Members of the diaspora also expressed their political views about the crisis. Vietnamese paraded with the flag of the defunct Republic of Vietnam. Khmers in France sent petitions to Kurt Waldheim. It demanded the Secretary-General to invite a Khmer representative to the conference. In their views, neither the People’s Republic of Kampuchea nor Democratic Kampuchea could do it. Prince Sihanouk was the only person they entrusted to represent the Khmer people.3 Refugees were not passive victims fleeing persecution. In the contested process of state-making in Southeast Asia, they were the voice of an alternative nation state. 

For almost everyone else, the conference in Geneva was not the place for making political claims. In fact, the refugee crisis was bridging the political divide. In France, the dispute between Raymond Aron and Jean-Paul Sartre illustrated the irreconcilable differences between the right and the left. But after thirty years of animosity, the two philosophers went together to meet Giscard d’Estaing to demand action for the refugees. Aron, recalling the brief truce between the two, could see in Sartre’s eyes that the dispute was not over.4 As for Sartre, he found it legitimate to work with bourgeois intellectuals if the ultimate purpose was to defend human rights.5 This gave the impression that ideological enemies could transcend their difference to save refugees.6 In the United States, the humanitarian response to the refugees also brought the left and the right together. Progressive advocates of human rights and neoconservatives both supported the protection of refugees, although for different reasons.7

Like political opposites in these countries, this international meeting could bring states to overcome their antagonism to serve the universal interest of human rights.8 But more experienced observers did not share this optimism. 

Media Pessimism

Many observers feared that the meeting could end in an impasse. French television news program foreshadowed a strong confrontation between states. The prospects of an acrimonious debate also loomed when the Secretary General met representatives of Laos and the Soviet Union who opposed their status of observers.9 Even after states representatives took the floor, no one was certain that these declarations would materialize into firm commitments and swift allocations of funds and resources. 

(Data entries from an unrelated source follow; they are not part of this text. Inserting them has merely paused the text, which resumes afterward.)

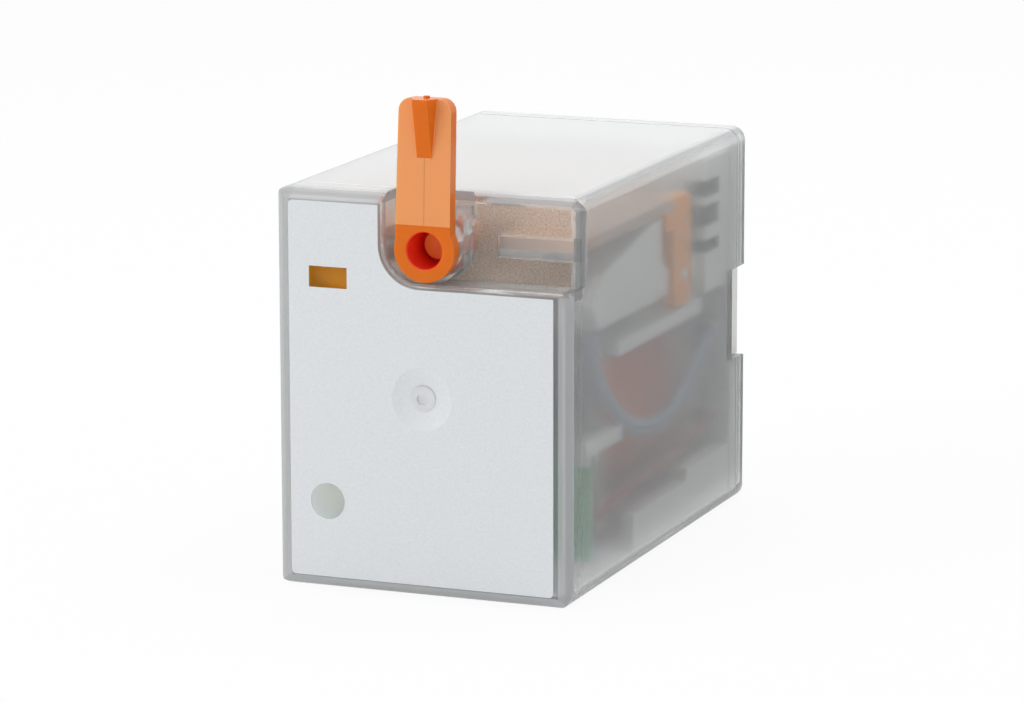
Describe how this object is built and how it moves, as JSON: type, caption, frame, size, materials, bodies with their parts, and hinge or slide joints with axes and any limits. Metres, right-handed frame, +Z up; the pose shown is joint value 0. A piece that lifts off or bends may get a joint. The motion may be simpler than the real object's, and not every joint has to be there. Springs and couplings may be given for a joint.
{
  "type": "plug-in relay",
  "caption": "Plug-in miniature industrial relay with a clear stepped cover, an orange test lever, a flag window, a light window and flat blades at the rear.",
  "frame": {"origin": "middle of the cover's flat underside, on which the relay lies", "axes": "+Y out of the rear seat along the blades, +Z up to the test lever, +X to the right as seen from the front"},
  "size_m": [0.0212, 0.0427, 0.0341],
  "materials": {
    "clear_cover": "frosted",
    "label_film": "matte",
    "base_white": "satin",
    "lever_orange": "gloss",
    "plunger_orange": "gloss",
    "flag_amber": "gloss",
    "steel": "plated",
    "carrier_white": "satin",
    "contact_silver": "polished",
    "bobbin_white": "satin",
    "winding_tape": "satin",
    "spring_steel": "satin",
    "board_green": "satin",
    "light_lens": "gloss",
    "resistor_body": "satin",
    "lead_red": "satin",
    "spring_bronze": "satin",
    "pigtail_tinned": "satin",
    "blade_metal": "tinned"
  },
  "bodies": {
    "housing": {"cover": "clear_cover", "front_label": "label_film", "base": "base_white", "nc_contacts": "contact_silver", "no_contacts": "contact_silver", "nc_terminal_1": "blade_metal", "nc_terminal_2": "blade_metal", "nc_terminal_3": "blade_metal", "nc_terminal_4": "blade_metal", "no_terminal_1": "blade_metal", "no_terminal_2": "blade_metal", "no_terminal_3": "blade_metal", "no_terminal_4": "blade_metal", "common_terminal_1": "blade_metal", "common_terminal_2": "blade_metal", "common_terminal_3": "blade_metal", "common_terminal_4": "blade_metal", "coil_terminal_1": "blade_metal", "coil_terminal_2": "blade_metal", "coil_bobbin": "bobbin_white", "coil_winding": "winding_tape", "core": "steel", "yoke": "steel", "return_spring": "spring_steel", "circuit_board": "board_green", "led": "light_lens", "resistor": "resistor_body", "coil_lead_1": "lead_red", "coil_lead_2": "lead_red", "pigtail_1": "pigtail_tinned", "pigtail_2": "pigtail_tinned", "pigtail_3": "pigtail_tinned", "pigtail_4": "pigtail_tinned"},
    "lever": {"test_lever": "lever_orange"},
    "plunger": {"test_plunger": "plunger_orange"},
    "armature": {"armature": "steel", "contact_carrier": "carrier_white", "contact_spring_1": "spring_bronze", "contact_spring_2": "spring_bronze", "contact_spring_3": "spring_bronze", "contact_spring_4": "spring_bronze", "moving_contacts": "contact_silver"},
    "indicator": {"flag_indicator": "flag_amber"}
  },
  "joints": [
    {"name": "lever_turn", "type": "hinge", "parent": "housing", "child": "lever", "pos_m": [0.0003, -0.0178, 0.02375], "axis": [0, 1, 0], "range_deg": [0, 90]},
    {"name": "armature_tilt", "type": "hinge", "parent": "housing", "child": "armature", "pos_m": [0, -0.0077, 0.0018], "axis": [1, 0, 0], "range_deg": [0, 3.5]},
    {"name": "plunger_slide", "type": "slide", "parent": "housing", "child": "plunger", "axis": [0, -1, 0], "range_m": [0, 0.00134]},
    {"name": "indicator_tilt", "type": "hinge", "parent": "housing", "child": "indicator", "pos_m": [0, 0.0065, 0.0186], "axis": [-1, 0, 0], "range_deg": [0, 4.7]}
  ],
  "couplings": [
    {"joint": "armature_tilt", "follows": "lever_turn", "ratio": 0.03888},
    {"joint": "plunger_slide", "follows": "lever_turn", "m_per_rad": 0.00085},
    {"joint": "indicator_tilt", "follows": "lever_turn", "ratio": 0.0522}
  ]
}
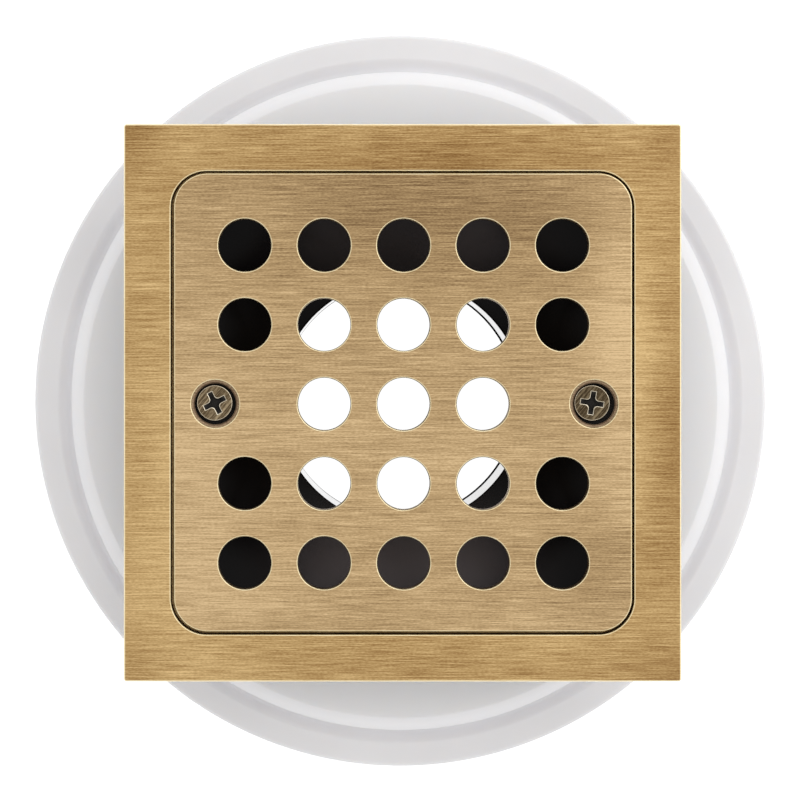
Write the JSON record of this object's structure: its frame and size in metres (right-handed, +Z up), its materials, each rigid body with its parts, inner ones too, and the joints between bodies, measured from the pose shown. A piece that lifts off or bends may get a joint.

Striking The Right Balance Between Humanitarian and Political Interests

What made the difference was the campaign the United Kingdom and the United States launched in the weeks before the conference. Most states came up with firm proposals, including an accurate number of places and money for the UNHCR. So the conference was not a succession of statements. In the following days, states met in working groups to finalize the details of their contributions. 

The conference also gave an effective response to the ASEAN states. By creating Special processing centers, they did not engage their responsibility to protect the incoming population. The UNHCR also guaranteed in a formal agreement that there would be no residual cases. This meant that ensured that finding resettlement places was not ASEAN countries’ problem. Moreover, this solution allowed them to remain uninvolved in the Third Indochina War. Unlike Thailand, which was leaning towards the American and Chinese interests, many ASEAN countries remained suspicious of Beijing. That Vietnam was firmly opposing its Northern neighbour was useful to them. Many believed it served as a buffer against China.10 So the success of this conference meant that they would not have to become further involved into the armed conflict to get the support they needed.

This balance also suited the United States. After all, the purpose of the conference was to find a middle ground. On the one hand, Washington could not leave Hanoi unpunished for its occupation of Cambodia. On the other one, the White House could not escalate the conflict further. Washington did not want to create an anti-Vietnamese alliance that the Chinese wanted. Because this would expand the armed conflict to Thailand as well.11 So protecting refugee was the perfect compromise. It inflicted a psychological blow to Vietnam and the Soviet Union. This symbolic gesture was powerful enough, because a large part of the international community took part in this public bullying. Yet it would remain superficial enough to avoid an escalation of the armed conflict. 

References

  1. UNHCR/F11/2/39_391_46_GEN_d. Full Page Advertisement of the Refugee International’s Message to the Senators and Representatives of the U.S. Congress published in the Washington Post, 19 July 1979.
  2. On the activism of the Vietnamese diaspora, see Lipman, Jana K. In Camps: Vietnamese Refugees, Asylum Seekers, and Repatriates. Berkeley: University of California Press, 2020.
  3. UNHCR/F11/2/39_391_46_GEN_b. Pétition des Khmers réfugiés, Paris France à Son Excellence Kurt Waldheim, 10 juillet 1979, UNHCR/F11/2/39_391_46_GEN_b. Pétition des Khmers réfugiés, Vénissieux France à Son Excellence Kurt Waldheim, 13 juillet 1979.
  4. Aron, Raymond. Mémoires. Paris: Julliard, 1983.
  5. Paoli, Paul-François. “Jean-Paul Sartre / Raymond Aron : Le Match du siècle.” Le Figaro, 4 août 2017.
  6. This myth persists to this day in many French retrospectives on the Southeast Asian refugee crisis. See Jallot, Nicolas. “L’île De Lumière, Quand La France Sauve Les Boat People.” (2017): 65 min.
  7. Bon Tempo, Carl. Americans At the Gate, the United States and Refugees During the Cold War. Princeton: Princeton University Press, 2009.
  8. For this candid interpretation of the conference, see Waldheim, Kurt. In the Eye of the Storm, a Memoir. Bethesda: Adler & Adler, 1986.
  9. For details, see the forthcoming article in the Journal of K studies.
  10. It was their position in April 1979, FRUS 1977–1980 Volume XXII Southeast Asia and the Pacific. “Telegram From the Embassy in Indonesia to the Department of State, 24 April 1979.” 460–65.
  11. Margaret Thatcher Foundation/PREM19/604 f209. “Vietnam: Fco to Ukmis Geneva (“meeting With Vice-President Mondale: Indo-China Refugees” [Account of Carrington’s Discussion With Mondale], 20 July 1979.”